Ramadi, the capitol of Anbar province, has long been the focus of a struggle between Coalition forces and the insurgency. Recently, we discussed how the Coalition is attempting to address the Ramadi problem by slowing bringing in Iraqi troops and pairing them off with U.S. units, and trying to avert a full scale operation like the one conducted in Tal Afar.
Coalition forces continue to press small scale offensives in Ramadi, which are designed to target specific neighborhoods as well as outlying areas of the city. Mountaineers in the beginning of October was one such operation, designed to disrupt activity in the south of Ramadi, and gain control over a bridge crossing the river.
The most recent operation is Panther, which is aimed at the Sufia region of Eastern Ramadi.
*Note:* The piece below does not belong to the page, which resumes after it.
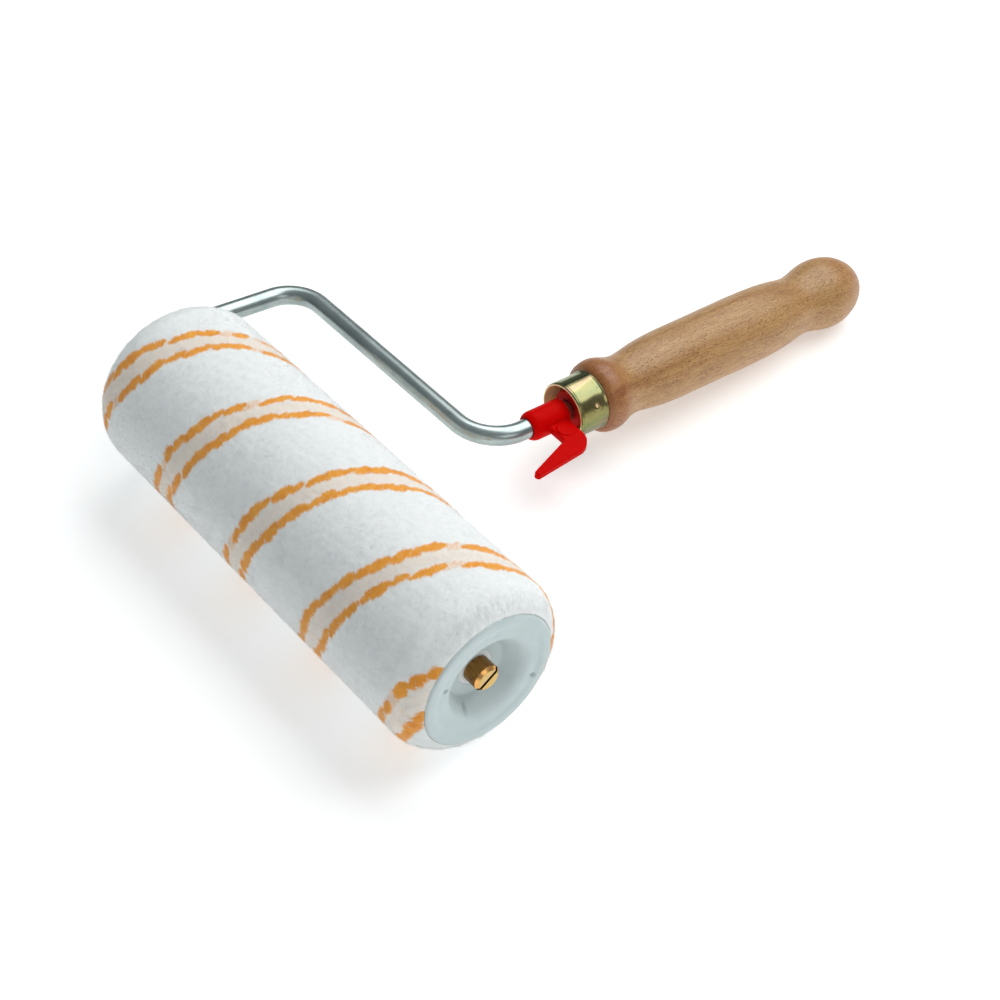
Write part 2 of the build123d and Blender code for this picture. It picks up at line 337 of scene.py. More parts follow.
class Look:
    """A Principled material, with short calls that add the nodes behind its sockets."""

    def __init__(self, name, **fixed):
        self.material = bpy.data.materials.new(name)
        self.material.use_nodes = True
        self.tree = self.material.node_tree
        self.shader = self.tree.nodes["Principled BSDF"]
        for socket, value in fixed.items():
            self.shader.inputs[socket.replace("_", " ")].default_value = value

    def node(self, kind, settings=(), **inputs):
        """A new node with those settings and inputs, whose names may have _ for a space."""
        made = self.tree.nodes.new(kind)
        for setting, value in dict(settings).items():
            setattr(made, setting, value)
        for socket, value in inputs.items():
            self.fill(made.inputs[socket.replace("_", " ")], value)
        return made

    def fill(self, socket, value):
        """Links another node's output to the socket, or sets a constant on it."""
        if isinstance(value, bpy.types.NodeSocket):
            self.tree.links.new(value, socket)
        else:
            socket.default_value = value

    def place(self, scale=(1, 1, 1), mapped=True):
        """The surface's place times scale: bench millimetres, or the object's own if not mapped."""
        if mapped:
            vector = self.node("ShaderNodeAttribute", {"attribute_name": "bench"}).outputs["Vector"]
        else:
            vector = self.node("ShaderNodeTexCoord").outputs["Object"]
            scale = [share / MM for share in scale]
        made = self.node("ShaderNodeVectorMath", {"operation": "MULTIPLY"})
        self.fill(made.inputs[0], vector)
        made.inputs[1].default_value = scale
        return made.outputs["Vector"]

    def noise(self, vector, scale, detail=3.0, roughness=0.55, distortion=0.0):
        made = self.node("ShaderNodeTexNoise", Vector=vector, Scale=scale, Detail=detail)
        made.inputs["Roughness"].default_value = roughness
        made.inputs["Distortion"].default_value = distortion
        return made.outputs["Fac"]

    def ramp(self, factor, *stops):
        """A colour or value for each factor, from (position, colour) stops."""
        made = self.node("ShaderNodeValToRGB", Fac=factor)
        elements = made.color_ramp.elements
        while len(elements) < len(stops):
            elements.new(0.5)
        for element, (position, value) in zip(elements, stops):
            element.position = position
            element.color = value if isinstance(value, tuple) else (value, value, value, 1)
        return made.outputs["Color"]

    def mix(self, factor, first, second, blend="MIX"):
        """Two colours blended by factor."""
        made = self.node("ShaderNodeMix", {"data_type": "RGBA", "blend_type": blend})
        self.fill(made.inputs["Factor"], factor)
        for socket, value in zip([s for s in made.inputs if s.type == "RGBA"], (first, second)):
            self.fill(socket, value)
        return next(s for s in made.outputs if s.type == "RGBA")

    def math(self, operation, first, second=0.0):
        made = self.node("ShaderNodeMath", {"operation": operation})
        self.fill(made.inputs[0], first)
        self.fill(made.inputs[1], second)
        return made.outputs[0]

    def axis(self, vector, name):
        """A vector's X, Y or Z."""
        return self.node("ShaderNodeSeparateXYZ", Vector=vector).outputs[name]

    def bump(self, height, depth):
        """Relief of that depth in millimetres for a height of 1."""
        made = self.node("ShaderNodeBump", Height=height, Distance=depth * MM, Strength=1.0)
        self.fill(self.shader.inputs["Normal"], made.outputs["Normal"])

    def set(self, **sockets):
        """Fills the shader's sockets and gives back the material."""
        for socket, value in sockets.items():
            self.fill(self.shader.inputs[socket.replace("_", " ")], value)
        return self.material


WHITEST = colour(255, 255, 255)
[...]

About 150 Iraqi Army Soldiers and 300 Soldiers from 2nd Brigade Combat Team [2BCT], 28th Infantry Division are involved in Panther, which is “a continuation of operations to capitalize on three key al Qaeda in Iraq insurgents captured in Ramadi, during the month of November.”
Col. John L. Gronski, commander of the 2BCT, states; “We have recently knocked the insurgents off balance with the effective use of multiple combat systems. The (Iraqi Army) and the 2BCT Soldiers will continue to conduct aggressive offensive operations to further neutralize the insurgency and set the conditions for a secure December 15 election.” An example of the “effective use of multiple combat systems” would include the deployment of sniper teams in hot spots in an around the city. Another would be the usage of the Scan Eagle, “a ightweight unmanned aerial vehicle that provides live, high-quality video to locate and eliminate enemy fighters.”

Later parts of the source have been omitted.